Throughout the development of a rootkit, the most interesting call will undoubtedly be readdir. This callback function provides the algorithm to call the function parameter filldir, which will be called for each file or directory read by readdir. Its return value is used to prepare the information about the directory read.

Throughout this article a technique is going to be heavily used which uses the return value 0 in the filldir function. This return value causes readdir to discard the information of the readed item.

Figure 2. The VFS layer

Superroot

If any user of the system was able to control a rootkit that has the ability to bring the system down to it knees, it wouldn't be a very good one. Before SIDE executes any command users must authenticate themselves to the rootkit, this is done with the sys.superroot command. For this command to successfully authenticate the user, the key has to be specified as a parameter of the command.

The key is a (usually) random string that identifies the installation. SIDE selects the key for each installation when the configure script is run.

When the correct key is given the UID and GID of the user is changed to those that identify the superroot user (selected at configure time as well).

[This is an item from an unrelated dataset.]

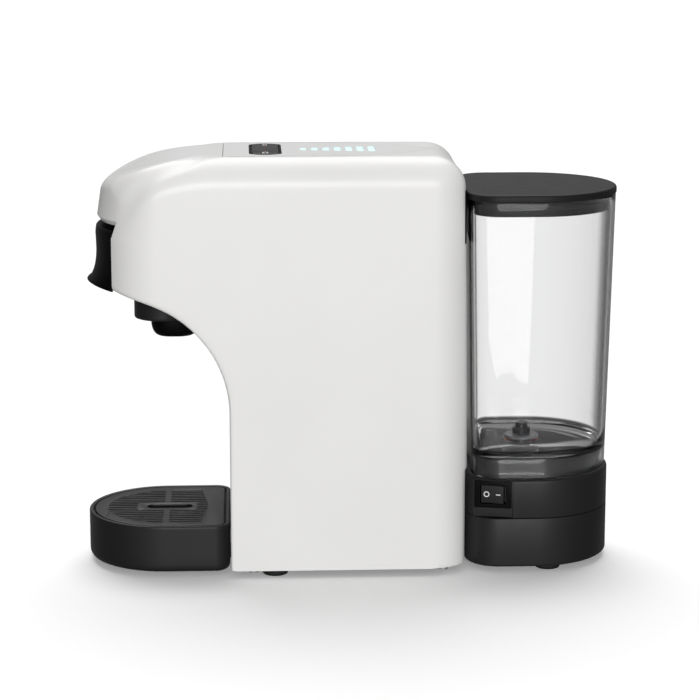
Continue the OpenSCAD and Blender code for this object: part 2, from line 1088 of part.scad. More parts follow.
module socket_seal() {
    color("#8f3a24")
        translate([0, valve_y, deck_z + riser_h - 3.3])
            difference() {
                cylinder(h = 2.6, r = 11.1);
                translate([0, 0, -1])
                    cylinder(h = 5, r = 9.2);
            }
}

// ---------- water tank ----------

// Tank body drawn in by g on every side, between two levels
module tank_form(g, z0, z1) {
    hull() {
        for (z = [z0, z1])
            translate([0, 0, z])
                linear_extrude(eps)
                    d_plan(tank_r(z) - g, tank_cy, tank_front(z) + g, tank_corner - g, $fn = 64);
    }
}

function tank_share(z) = (z - tank_z0) / (tank_z1 - tank_z0);
function tank_r(z) = foot_r + (rim_r - foot_r) * tank_share(z);
function tank_front(z) = tank_front_foot + (tank_front_top - tank_front_foot) * tank_share(z);

module tank() {
    color("#e8eef0", 0.5)
        difference() {
            tank_form(0, tank_z0, tank_z1);
            tank_form(tank_wall, floor_z + floor_t, tank_z1 + 1);
            tank_form(tank_wall, tank_z0 - 1, floor_z);
            translate([0, valve_y, 60])
                cylinder(h = 30, r = 5);
        }
}

module tank_lid() {
    color("#3b3c3e")
        difference() {
            union() {
                translate([0, 0, lid_z])
                    linear_extrude(lid_t)
                        d_plan(lid_r, lid_cy, lid_front, 19);
                translate([0, 0, lid_z - 9.2])
                    linear_extrude(9.3)
                        d_plan(rim_r - tank_wall - 0.9, tank_cy, tank_front_top + tank_wall + 0.9,
                            tank_corner - tank_wall);
            }
            translate([0, 0, lid_z - 10])
                linear_extrude(9.8)
                    d_plan(rim_r - tank_wall - 3, tank_cy, tank_front_top + tank_wall + 3,
                        tank_corner - 5);
            translate([0, 0, lid_z - 5])
                linear_extrude(2)
                    difference() {
                        d_plan(rim_r, tank_cy, tank_front_top, tank_corner);
                        d_plan(rim_r - tank_wall - 1.8, tank_cy, tank_front_top + tank_wall + 1.8,
                            tank_corner - 4);
                    }
        }
}

module lid_seal() {
    color("#9aa0a3")
        translate([0, 0, lid_z - 4.9])
            linear_extrude(1.8)
                difference() {
                    d_plan(rim_r - tank_wall - 0.5, tank_cy, tank_front_top + tank_wall + 0.5,
                        tank_corner - 3);
                    d_plan(rim_r - tank_wall - 1.75, tank_cy, tank_front_top + tank_wall + 1.75,
                        tank_corner - 4);
                }
}

module tank_valve() {
    color("#55585b")
        translate([0, valve_y, 0]) {
            translate([0, 0, floor_z - 5])
                cylinder(h = 9.6, r = 2.4);
            translate([0, 0, floor_z + floor_t + 2.2])
                cylinder(h = 3.6, r = 5.4);
            translate([0, 0, floor_z + floor_t + 5.7])
                cylinder(h = 3.2, r = 3.6);
        }
}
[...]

The superroot user is required to allow the execution of commands and to avoid hiding information from that particular user that is hidden to other users.

Table 1. Command list

Conclusion

Throughout this article different techniques and approaches were studied on the subject of rootkit development in the 2.6 series of the Linux Kernel. Methodologies on how to hide network connections, processes, modules and files were reviewed and counter measures that rootkit detectors use, as well as new counter measures that should be put in practice by rootkit detectors developers and administrators. Yes.